I sit in the Porsche for five minutes, sipping my mocha and trying to convince myself to get back to work. Then I head back into the coffee shop. I find her by the condiments stand. "Hey, Krista."
She looks up and smiles. "You're back."
"When do you get off work?"
"Wow. That's direct."
"I'm really bad at subtlety."
"I don't usually date the customers."
I feel like an idiot. "I'm sorry to bother you." I walk quickly toward the exit.
She grabs my arm. "But I'll make an exception for a fellow mocha lover. I get off at five."
I look into her eyes, and I think anything is possible.
"Who is she?" asks the man.
"Just some girl. They dated for like two weeks."
"Then why this memory?"
"He told me once that it was the happiest day of his life."
"Faster!" she says, laughing.
"You're going to get me arrested." I hit the accelerator, and the speedo swings past 150. The wind roars around us.
I weave through traffic, between cargo convoys and commuters driving home on autopilot. I slip past a lounger van with windows on all sides. A teenage boy stares and grins, his hands pressed against the glass. His father flips open a window and yells, "Slow down!"
Krista gives him the finger. She lifts her shirt and flashes her breasts. The boy laughs and gives us two thumbs up. His father shakes his fist, then blackens all the windows.
She puts her hand on my leg. I push the pedal to the floor and race toward the sun.
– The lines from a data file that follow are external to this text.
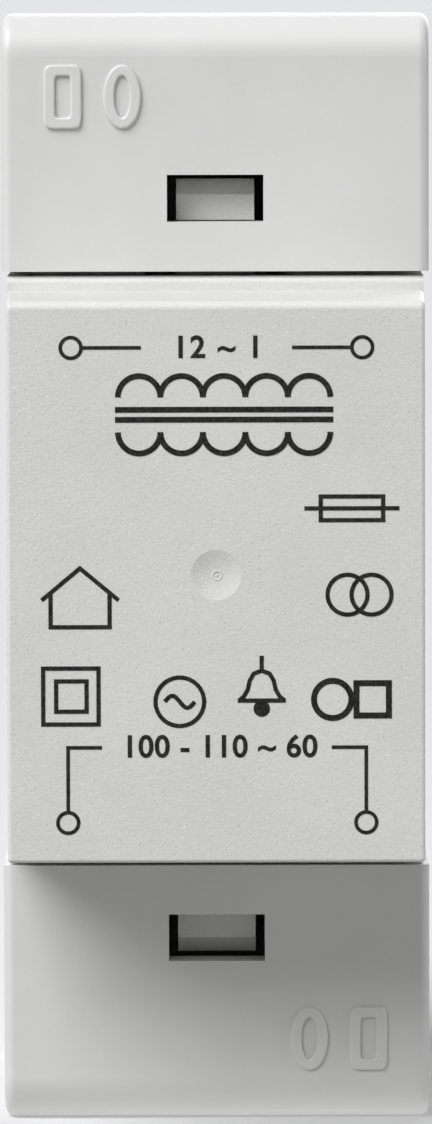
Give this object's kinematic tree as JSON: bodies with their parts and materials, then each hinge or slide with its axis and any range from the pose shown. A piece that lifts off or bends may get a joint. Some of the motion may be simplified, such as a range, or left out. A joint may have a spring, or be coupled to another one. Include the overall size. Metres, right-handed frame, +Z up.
{
  "type": "doorbell transformer",
  "caption": "Bell transformer in a rail-mounted plastic housing with a raised nose, clip-on terminal covers, rising clamp terminals and a sprung rail latch.",
  "frame": {"origin": "middle of the face that seats on the rail's front flanges", "axes": "+Z up along the height, +X to the right seen from the front, +Y out of the back towards the rail"},
  "size_m": [0.035, 0.0635, 0.091],
  "materials": {
    "housing_plastic": "fine spark-eroded grain",
    "cover_plastic": "smooth satin",
    "bobbin_plastic": "satin",
    "core_steel": "varnished sheet edges",
    "winding_copper": "enamelled",
    "tape_film": "glossy film",
    "lead_insulation": "extruded sleeve",
    "fuse_metal": "tinned can",
    "tag_brass": "stamped",
    "clamp_steel": "zinc plated",
    "spring_steel": "drawn wire"
  },
  "bodies": {
    "housing": {"rear_housing": "housing_plastic", "front_housing": "housing_plastic", "top_terminal_cover": "cover_plastic", "bottom_terminal_cover": "cover_plastic", "rail_latch_spring": "spring_steel", "e_laminations": "core_steel", "i_laminations": "core_steel", "bobbin": "bobbin_plastic", "primary_winding": "winding_copper", "secondary_winding": "winding_copper", "primary_tape": "tape_film", "secondary_tape": "tape_film", "thermal_fuse": "fuse_metal", "primary_lead": "lead_insulation", "secondary_lead_left": "lead_insulation", "secondary_lead_right": "lead_insulation", "secondary_left_tag": "tag_brass", "secondary_right_tag": "tag_brass", "primary_left_tag": "tag_brass", "primary_right_tag": "tag_brass"},
    "latch": {"rail_latch": "housing_plastic"},
    "secondary_left_screw": {"secondary_left_screw": "clamp_steel"},
    "secondary_left_cage": {"secondary_left_cage": "clamp_steel"},
    "secondary_right_screw": {"secondary_right_screw": "clamp_steel"},
    "secondary_right_cage": {"secondary_right_cage": "clamp_steel"},
    "primary_left_screw": {"primary_left_screw": "clamp_steel"},
    "primary_left_cage": {"primary_left_cage": "clamp_steel"},
    "primary_right_screw": {"primary_right_screw": "clamp_steel"},
    "primary_right_cage": {"primary_right_cage": "clamp_steel"}
  },
  "joints": [
    {"name": "latch_slide", "type": "slide", "parent": "housing", "child": "latch", "axis": [0, 0, -1], "range_m": [0, 0.0035], "stiffness_N_per_m": 300, "springref_m": -0.004, "deforming": ["rail_latch_spring"]},
    {"name": "secondary_left_screw_turn", "type": "hinge", "parent": "housing", "child": "secondary_left_screw", "pos_m": [-0.0104, -0.034, 0.034], "axis": [0, 1, 0], "range_deg": [0, 2160]},
    {"name": "secondary_left_cage_rise", "type": "slide", "parent": "housing", "child": "secondary_left_cage", "axis": [0, -1, 0], "range_m": [0, 0.0036]},
    {"name": "secondary_right_screw_turn", "type": "hinge", "parent": "housing", "child": "secondary_right_screw", "pos_m": [0.0104, -0.034, 0.034], "axis": [0, 1, 0], "range_deg": [0, 2160]},
    {"name": "secondary_right_cage_rise", "type": "slide", "parent": "housing", "child": "secondary_right_cage", "axis": [0, -1, 0], "range_m": [0, 0.0036]},
    {"name": "primary_left_screw_turn", "type": "hinge", "parent": "housing", "child": "primary_left_screw", "pos_m": [-0.0104, -0.034, -0.034], "axis": [0, 1, 0], "range_deg": [0, 2160]},
    {"name": "primary_left_cage_rise", "type": "slide", "parent": "housing", "child": "primary_left_cage", "axis": [0, -1, 0], "range_m": [0, 0.0036]},
    {"name": "primary_right_screw_turn", "type": "hinge", "parent": "housing", "child": "primary_right_screw", "pos_m": [0.0104, -0.034, -0.034], "axis": [0, 1, 0], "range_deg": [0, 2160]},
    {"name": "primary_right_cage_rise", "type": "slide", "parent": "housing", "child": "primary_right_cage", "axis": [0, -1, 0], "range_m": [0, 0.0036]}
  ],
  "couplings": [
    {"joint": "secondary_left_screw_turn", "follows": "secondary_left_cage_rise", "rad_per_m": 10472},
    {"joint": "secondary_right_screw_turn", "follows": "secondary_right_cage_rise", "rad_per_m": 10472},
    {"joint": "primary_left_screw_turn", "follows": "primary_left_cage_rise", "rad_per_m": 10472},
    {"joint": "primary_right_screw_turn", "follows": "primary_right_cage_rise", "rad_per_m": 10472}
  ]
}
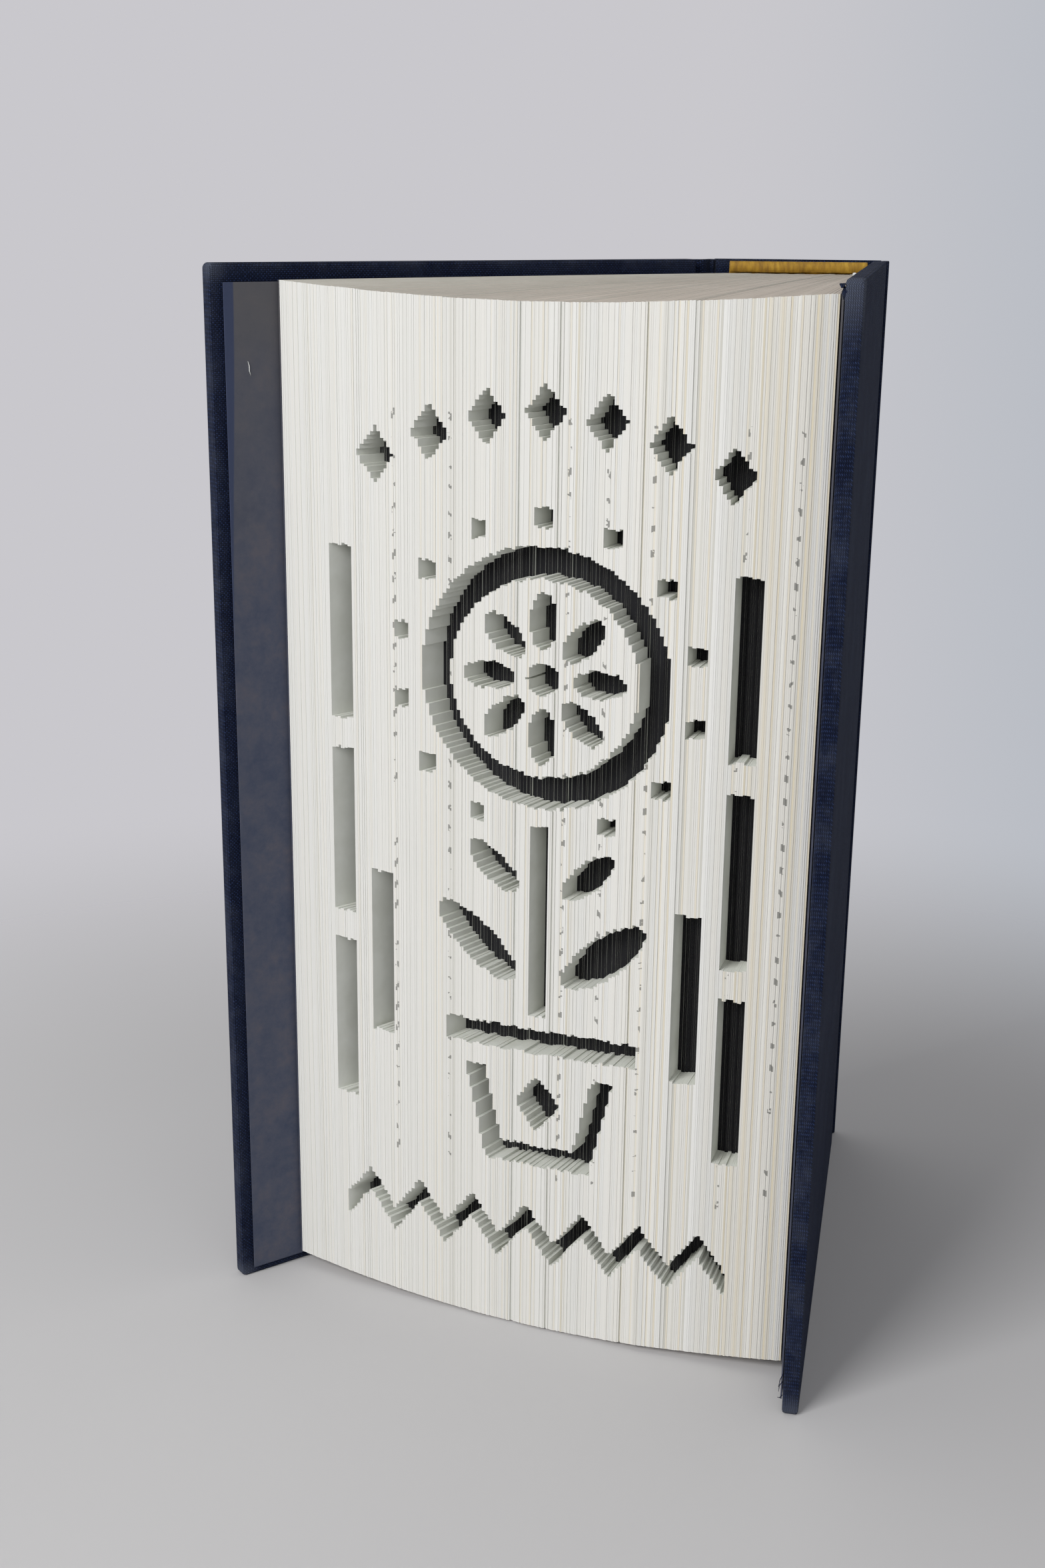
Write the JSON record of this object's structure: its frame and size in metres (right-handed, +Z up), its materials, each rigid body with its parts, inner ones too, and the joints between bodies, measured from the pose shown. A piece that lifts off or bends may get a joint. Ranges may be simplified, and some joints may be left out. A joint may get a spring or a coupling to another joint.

"So, not his wife," says the man.
"He met grandma a year later. They stayed married for twenty years, but it didn't end well. Grandma said grandpa cared more about his job than his family. Grandpa said grandma was a humorless bitch."
"Ouch."
"He wasn't a great husband, but he was a good father, and he was a great grandpa. When my own parents were fighting all the time, he used to take me to the beach and tell me stories about mysterious lands just over the horizon and exotic worlds on the other side of the sky. He gave me hope, when everything seemed hopeless."
We walk on the beach, and she tries to pull me into the water. "I thought you said you liked the beach!" she said.
"I like walking on the beach. I'm not into swimming. I don't want to get my clothes wet."
"Then take them off."
"There are people watching." I point to a family on a hill in the distance. She waves at the family, then runs into the surf and takes off her clothes.
How would this look on the evening gossip feeds? Anyone with glasses could be reccing me for a bounty. The Valley loves its microscandals almost as much as Hollywood.
Fuck it. I throw off my Ecco shoes, take off my Ralph Lauren suit, and pile the rest of my clothes onto the sand like a sundae, with my Rolex the cherry on top.
"When was he diagnosed with Alzheimer's?"
"Ten years ago. It's been hard. Then he had the stroke that left him like this."
"Locked-in."
"I couldn't abandon him, but I couldn't deal with his condition. I had no idea what to do. And then I found your company. You're a lifesaver."
"Just doing what we can to help."
I run across the sand, naked and unashamed, as Krista gestures for me to join her. I see her hair shining in the sun, her blue eyes welcoming me. I feel her perfectly curved breasts touching my chest.
I fall onto her. We make love on the sand, the waves crashing over our bodies. I thrust and she moans, again and again and again.
"That's it. Locked and loaded."
Afterwards, she looks into my eyes and asks, "What are you thinking?"
I wrap my arms around her shoulders, and we turn to watch the sunset. "I wish this day would last forever."
"Sweet dreams, grandpa. I love you."
I walk into the coffee shop, my head filled with budgets, schedules, and deadlines. And then I see her.